Dear Carolyn: Today, while at a neighborhood pool, I started looking around, realizing there was no way to exit the pool area in the event of a mass shooter. I started to panic, and managed to calm myself down, but I find myself doing this over and over in random stores and locations. I know I can’t be the only one. I remember feeling like this after 9/11 but this seems worse because the shootings are happening everywhere. It feels helpless.

I also feel helpless because our government won’t do anything to even remotely help stop these events from happening. It’s exhausting, scary, and so much anxiety that I don’t normally have. How do we get through this?

— Anxious

Anxious: We work extra hard to remain mindful of what the risks are, how to keep them in perspective, and how to take meaningful action to improve our social and political environment.

The shootings are horrific, unacceptable, and like all terrorism, they perpetuate a culture of fear. Your risk of dying in one of these shootings is still, like it is for everyone else, negligible. As one of about 330,000,000 Americans, you do not in overwhelming likelihood need to case the pool grounds for an exit plan — though if it helps ease your mind to, then do it.

This sounds heartless to say but it's true. Grieve these senseless deaths, and deplore the people and sociopolitical conditions that contribute to them, and work with all the fury you can muster to demand rational legislative measures to stop them — but it is not emotionally or politically effective to fear being randomly shot.

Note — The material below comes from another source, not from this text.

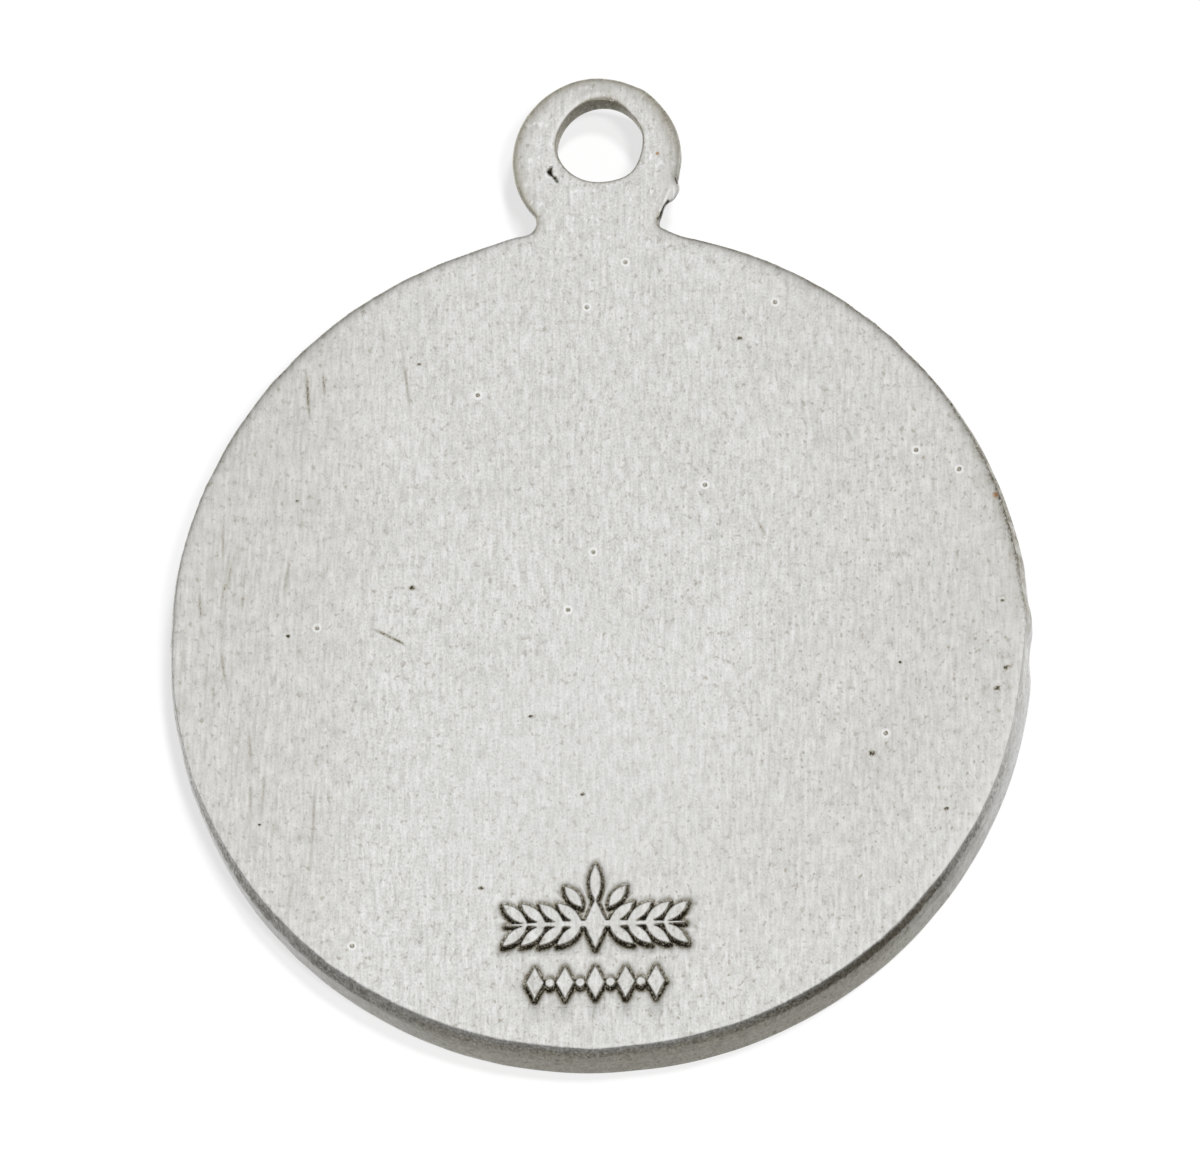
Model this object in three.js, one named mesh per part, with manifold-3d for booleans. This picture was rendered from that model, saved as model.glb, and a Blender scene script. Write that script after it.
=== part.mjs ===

When you think “our government won't do anything to even remotely help stop these events from happening,” your job is to do whatever part you can toward electing responsible leaders — which includes fighting voter suppression, since enfranchisement is as salient an issue as any in a discussion of political leadership.

That’s how we get through this.

Re: Shootings: “Your risk of dying in one of these shootings is still, like it is for everyone else, negligible.” Maybe for White Christians, but it’s a lot more perilous for the rest of us.

— Anonymous

Anonymous: The level of risk does fluctuate from one demographic group to the next, yes, infuriatingly so — another moral outrage for which Americans are on the hook. The advantaged groups in particular. But the difference still is not statistically big enough to justify saying that the risk of getting shot is so high that it’s unsafe to swim in American pools or go to American parades, factories, schools, grocery stores … [Googles “American mass shootings” and browser auto-fills “this week”].

Our outrage levels can’t be high enough until we replace political partisanship with facts and common sense as the basis for our laws, but that doesn’t mean our anxiety levels have to match. It is still appropriate to separate the two, and apply cooling thoughts to our calculation and perception of our individual risk.